4/11/15

Rethinking Music Globalization

Below is the abstract from my keynote speech for the upcoming conference on Music and Globalization at the Academy of Music, Poznan, Poland:


Rethinking Music Globalization: From Exoticism to Critical Participation

In this keynote speech, I will explore the phenomenon of globalization and its distinctive impact on music in the present era. The perspective I outline here will extend upon our discussions from the previous conference (2014), as well as arguments in the recent book Theory and Method in Historical Ethnomusicology. Globalization – the increasingly rapid exchange of people, products and ideas across the world – arguably affects many aspects of music, and there is especially strong evidence of its impact via digital technologies, from mp3 files to YouTube and MOOCs.
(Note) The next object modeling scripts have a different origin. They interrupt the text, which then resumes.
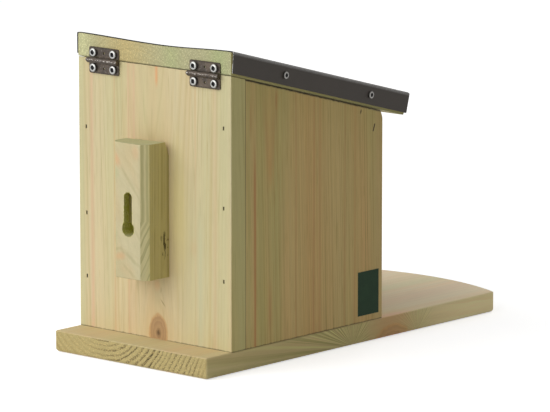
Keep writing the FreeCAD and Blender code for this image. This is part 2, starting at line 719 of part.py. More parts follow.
def main():
    """Write one STEP file per node and print what each holds."""
    os.makedirs("parts", exist_ok=True)
    for name, shape in build().items():
        shape.exportStep(f"parts/{name}.step")
        box = shape.BoundBox
        low = f"{box.XMin:.1f} {box.YMin:.1f} {box.ZMin:.1f}"
        high = f"{box.XMax:.1f} {box.YMax:.1f} {box.ZMax:.1f}"
        print(f"{name}: {len(shape.Solids)} solids, valid {shape.isValid()}, {shape.Volume:.0f} mm3")
        print(f"  from {low} to {high}")


main()
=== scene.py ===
import math
from dataclasses import dataclass

import bpy
import numpy as np
from mathutils import Matrix, Vector


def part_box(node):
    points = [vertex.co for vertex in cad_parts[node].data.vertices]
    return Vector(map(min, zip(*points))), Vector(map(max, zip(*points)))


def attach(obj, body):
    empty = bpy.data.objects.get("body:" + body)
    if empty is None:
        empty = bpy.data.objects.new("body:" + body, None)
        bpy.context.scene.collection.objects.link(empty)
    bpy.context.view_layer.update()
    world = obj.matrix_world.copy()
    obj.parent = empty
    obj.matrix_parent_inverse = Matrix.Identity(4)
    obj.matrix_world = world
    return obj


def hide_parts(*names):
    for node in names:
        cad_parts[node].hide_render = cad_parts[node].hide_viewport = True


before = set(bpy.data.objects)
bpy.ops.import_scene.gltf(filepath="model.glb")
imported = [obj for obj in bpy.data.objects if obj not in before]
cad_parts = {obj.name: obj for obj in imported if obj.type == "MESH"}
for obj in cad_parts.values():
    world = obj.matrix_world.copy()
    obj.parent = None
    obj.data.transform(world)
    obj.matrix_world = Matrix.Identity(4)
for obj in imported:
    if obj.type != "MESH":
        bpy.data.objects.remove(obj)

bl_info = {
    "name": "Squirrel feeder box",
    "version": (1, 0, 0),
    "blender": (4, 5, 0),
    "location": "View3D > Sidebar > Feeder",
    "description": "Pine boards, folded roof sheet, hinges and fasteners of a squirrel feeder box",
    "category": "Object",
}

# The box's own frame, in metres: +Z is up and the clear window faces -Y
HALF_WIDTH = 0.0858
BACK_REAR = 0.16515
PANEL_FRONT = 0.14815
BASE_TOP = 0.018
LID_SEAM = 0.2476
SLOPE = math.radians(15.0)
LID_LENGTH = 0.2256
LID_THICKNESS = 0.019
SHEET_HALF = 0.0867
SHEET_FRONT = 0.2280
SHEET_TOP = 0.26730
SHEET_FOOT = 0.0020
HINGE_AT = (-0.0578, 0.0554)
HINGE_AXIS_Z = 0.2458
SCREW_SPREAD = 0.01125
SCREW_RISE = 0.0064
LEAF = 0.00115
ROOF_SCREWS_ALONG = (0.0649, 0.1770)
ROOF_SCREWS_DOWN = 0.0087
KEYHOLE_X = 0.0028
KEYHOLE_ENTRY_Z = 0.1144
KEYHOLE_END_Z = 0.1405
KEYHOLE_ENTRY = 0.0066
KEYHOLE_SLOT = 0.0044
BLOCK_FACE = 0.19405
UP = (0, 0, 1)
OUT_BACK = (0, 1, 0)
SIDEWAYS = (1, 0, 0)
DOWN_SLOPE = (0, -math.cos(SLOPE), -math.sin(SLOPE))
OFF_SLOPE = (0, -math.sin(SLOPE), math.cos(SLOPE))
SEAM_LEVEL = BACK_REAR * OFF_SLOPE[1] + LID_SEAM * OFF_SLOPE[2]
KNOT_ALONG = -0.040

# The roof's rear edge: where it sags most, how far the sag reaches to the left, to the right and
# down the slope, its trim at the fold's foot and its lean, and where the far fold turns flush
SAG_AT = -0.010
SAG_LEFT, SAG_RIGHT, SAG_DOWN = 0.076, 0.105, 0.150
TRIM, TRIM_LEAN = 0.000085, 0.1568
FLUSH_FROM, FLUSH_OVER = 0.0790, 0.0070

# The hinges' finish: distances off the axis at which a leaf's edge darkens, the knuckles' depth,
# and the height over the axis of the bright line, part rubbed steel and part painted highlight
LEAF_EDGE = (0.0090, 0.0112)
KNUCKLE_DEPTH = (0.1682, 0.1694)
RUB_AND_HIGHLIGHT_ABOVE = 0.0004

# The long crack in the block's side, by its middle and its half sizes
CRACK_DEEP, CRACK_Z = 0.1712, 0.1040
CRACK_WIDE, CRACK_LONG = 0.0010, 0.0085

# The photograph's frame, and the place in it where the box's own middle lands, in pixels
FRAME = (550.0, 412.0)
MIDDLE_SEEN = (202.70, 184.41)
MIDDLE = (0.0005, 0.10515, 0.140)
SENSOR = 36.0
LAMPS_AIM = (0, 0.03, 0.13)
FLOOR_RADIUS = 5.0
FLOOR_LEVEL = -0.0004
FLOOR_GLOW = 0.62

SHARP_ANGLE = 0.6
AROUND_SCREW = 96
SCREW_TURNS_SEED = 11


def srgb(red, green, blue):
    """Linear colour of an sRGB one in 0 to 255: ((c + 0.055) / 1.055) ** 2.4 above the toe."""
    c = np.array([red, green, blue]) / 255
    return tuple(np.where(c <= 0.04045, c / 12.92, ((c + 0.055) / 1.055) ** 2.4).tolist())


def tinted(colour, red, green, blue):
    """A colour times a share in each channel."""
    return tuple(np.minimum(np.array(colour) * (red, green, blue), 1.0).tolist())


def lid_points(x, along, above):
    """Points of the closed lid: down the slope from the hinge end, and off its underside."""
    x, along, above = np.broadcast_arrays(x, along, above)
    y = BACK_REAR - along * math.cos(SLOPE) - above * math.sin(SLOPE)
    z = LID_SEAM - along * math.sin(SLOPE) + above * math.cos(SLOPE)
    return np.stack([x, y, z], -1)


# Shader maths


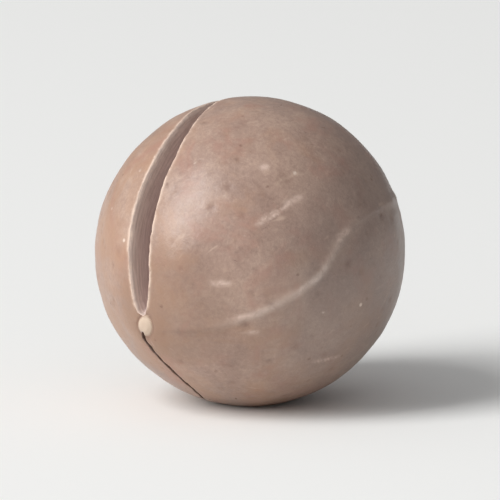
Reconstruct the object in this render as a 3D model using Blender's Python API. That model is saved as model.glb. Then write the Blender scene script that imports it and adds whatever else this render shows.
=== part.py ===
# Macadamia nut in its shell, sawn with a slit so that a key can twist it open.
# It grew as one piece, so it is one object. Metres, +Z up, and its front looks towards -Y.
# The origin is the middle of the bottom of its box, level with the flat spot that it rests on.

import bmesh
import bpy
import numpy as np
from mathutils import Vector

MM = 0.001

# Driving dimensions
NUT_DIAMETER = 23.0 * MM
FLAT_DIAMETER = 4.8 * MM  # the worn spot underneath
SLIT_WIDTH = 1.9 * MM  # at its widest, on the surface
SLIT_DEPTH = 2.8 * MM  # a little more than the thickness of the shell
CRACK_WIDTH = 0.34 * MM
CRACK_DEPTH = 1.1 * MM
SUTURE_WIDTH = 0.8 * MM
SUTURE_HEIGHT = 0.11 * MM
MICROPYLE_LENGTH = 1.6 * MM
MICROPYLE_WIDTH = 1.15 * MM
MICROPYLE_HEIGHT = 0.12 * MM
HILUM_DIAMETER = 8.6 * MM  # the scar where the nut hung in its husk
HILUM_HEIGHT = 0.22 * MM
HILUM_PIT_DIAMETER = 1.6 * MM
HILUM_PIT_DEPTH = 0.2 * MM

NUT_RADIUS = NUT_DIAMETER / 2

# Places on the nut: degrees to the right of its front, then degrees above its middle
MICROPYLE_PLACE = (-44.0, -20.0)
SLIT_SIDE = (57.0, 3.4)  # the way that the slit's plane faces
SUTURE_SIDE = (-57.0, 72.0)  # the way that the suture's plane faces, near enough
SLIT_SHIFT = -0.179 * NUT_RADIUS  # the slit's plane from the nut's middle, along SLIT_SIDE

# Along the slit, in degrees from the top of its plane, counted forwards and down
SLIT_START = -48.0
SLIT_WIDEST = 64.0
SLIT_END = 104.0
CRACK_START = 111.5
CRACK_TURN = 128.0  # where the crack crosses from the left of the slit's plane to the right
CRACK_END = 160.0

SLIT_POWER = 0.55  # under 1 makes the opening fuller than a sine
SLIT_WANDER = 0.19 * MM
SLIT_WANDER_TOP = 37.0  # degrees along the slit where it lies furthest to the right
SLIT_WANDER_PERIOD = 85.0
SLIT_HOMING = 24.0  # over these last degrees the slit turns in to the micropyle
FLOOR_SHARE = 0.62  # the slit's width at its floor, as a share of its width on the surface
FLOOR_DISH = 0.25 * MM
SLIT_STEP = 4.0  # degrees between the cutter's sections
CRACK_SWAY = 0.8 * MM
CRACK_SWAY_PERIOD = 64.0
CRACK_STEP = 3.0
CRACK_SHALLOWING = 0.6  # the share of its depth that the crack has lost at its end
CUTTER_PROUD = 1.0 * MM  # how far a cutter stands out of the shell
CUTTER_FLARE = 1.2  # a cutter's width out there, as a share of its width on the surface
LEAST_WIDTH = 0.12 * MM

# Relief: how the nut differs from a ball
LENGTHENING = 0.010  # longer from micropyle to hilum than across, as a share of the radius
BEAK_HEIGHT = 0.22 * MM
BEAK_SPREAD = 16.0
HILUM_SINK = 0.2 * MM
HILUM_SINK_SPREAD = 32.0
HILUM_EDGE = 0.35 * MM
HILUM_ROUGHNESS = 0.04 * MM
HILUM_GRAIN = (19.0, 23.0)  # waves per radius, up and across the scar
MICROPYLE_SLOPE = (0.55, 1.15)  # its side runs from here to here, in its own radii
HILUM_LOBES = (  # count, turn and share of the radius
    (2, 1.1, 0.05),
    (5, 0.4, 0.05),
    (9, 2.3, 0.04),
    (14, 0.7, 0.03),
)
UNEVENNESS = 0.05 * MM
SWELLS = (  # direction and turn of the low swells, in waves per radius
    (2.1, -1.3, 0.8, 0.4),
    (-0.9, 2.4, 1.7, 2.0),
    (1.2, 1.9, -2.6, 4.1),
)
SUTURE_WAVE = 5.5  # degrees off its plane
SUTURE_WAVE_TURN = 54.0
SUTURE_JOG = 6.0
SUTURE_JOG_PLACE = (66.0, 100.0, 165.0)  # begins, is at its full height, is gone
SUTURE_ENDS = (8.0, 160.0)

# Finishes: name, colour and roughness
WOODY_SHELL = ("woody_shell", (0.26, 0.125, 0.072), 0.38)
HILUM_SCAR = ("hilum_scar", (0.46, 0.33, 0.21), 0.80)
PALE_PLUG = ("micropyle_plug", (0.72, 0.60, 0.46), 0.60)
SAWN_FACE = ("sawn_shell_face", (0.145, 0.075, 0.055), 0.65)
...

Such concepts as “glocalization” and “cultural omnivorousness” have arisen as ways of understanding the changing role of creative industries and social media at all stages of music production and consumption, as individual artists negotiate between local practices and cosmopolitan trends. I argue that humanity has recently exited a period of digital prehistory to enter a phase of data saturation caused by the normalization of mass surveillance. This fundamental shift causes conditions that may be called “glocalimbodied,” meaning that local and global forces converge to “brand” the identities of individual actors suspended within a social structure profoundly shaped by participatory media. Musicians anywhere, working within any genre, can relatively instantly (and affordably) access global musical sounds and knowledge, and share their own contributions worldwide via the Internet. Malleable musical identities and aesthetics of authenticity – situated on a continuum from strict tradition to pioneering innovation – produce both a blurring and reactionary institutionalization of local music genres and historical styles. Such conditions call for systematic consideration of how musicians, scholars and policy-makers may evaluate projects that contribute to a cosmopolitan idiom, advance ideological and commercial agendas, or foster appreciation of the need for revitalization and sustenance of cultural heritage.